Anthony Maras’ Pressure arrives with one obvious challenge: how do you make D-Day feel uncertain when the whole world knows the date? The Battle of Normandy has been studied, filmed and mythologised from almost every angle: the soldiers on the beaches, the generals in the map rooms, the leaders weighing the fate of Europe. What makes Pressure so absorbing is that it finds a fresh way in. It shifts attention to Group Captain James Stagg, the Scottish meteorologist whose advice helped decide whether the largest seaborne invasion in history would go ahead, be delayed, or possibly end in disaster.

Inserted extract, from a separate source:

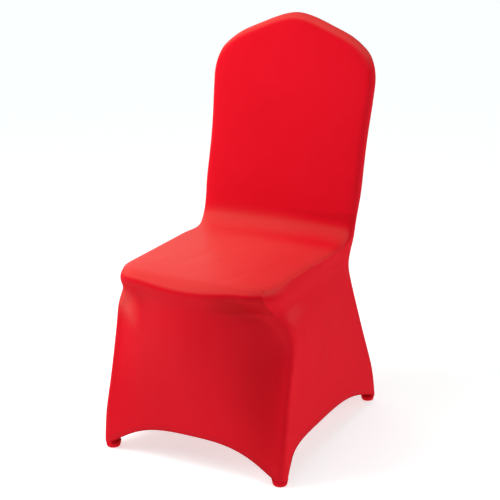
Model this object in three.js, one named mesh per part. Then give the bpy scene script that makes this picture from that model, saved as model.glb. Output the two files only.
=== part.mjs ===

That may sound like the least cinematic corner of the war, but Maras understands that forecasting, in this case, is action. The drama is not in explosions but in pressure charts, changing winds, cloud cover, moonlight and tides. The question is simple and terrifying: can Stagg persuade men who command armies that the weather will not obey their timetable? Andrew Scott plays him as a tightly wound professional, awkward in rooms where confidence matters more than caution, but stubborn enough to keep returning to the evidence. Opposite him is Chris Messina’s Irving P. Krick, the American forecaster whose sunnier prediction is exactly what everyone wants to hear. Their clash gives the film a clear human shape: instinct versus data, charm versus rigour, convenience versus truth.

Maras has worked with playwright David Haig to turn Haig’s 2014 stage play into a fine British drama that keeps much of the theatre’s verbal tension while opening it out just enough for the screen. The film is set largely across the tense 72 hours before D-Day, and its best scenes show Stagg having to hold his own against senior Allied figures, including Brendan Fraser’s Dwight D. Eisenhower and Damian Lewis’s Bernard Montgomery. He is not a battlefield hero in the usual sense. He is a man in a uniform, standing before more powerful men and saying no, or not yet, because the facts demand it.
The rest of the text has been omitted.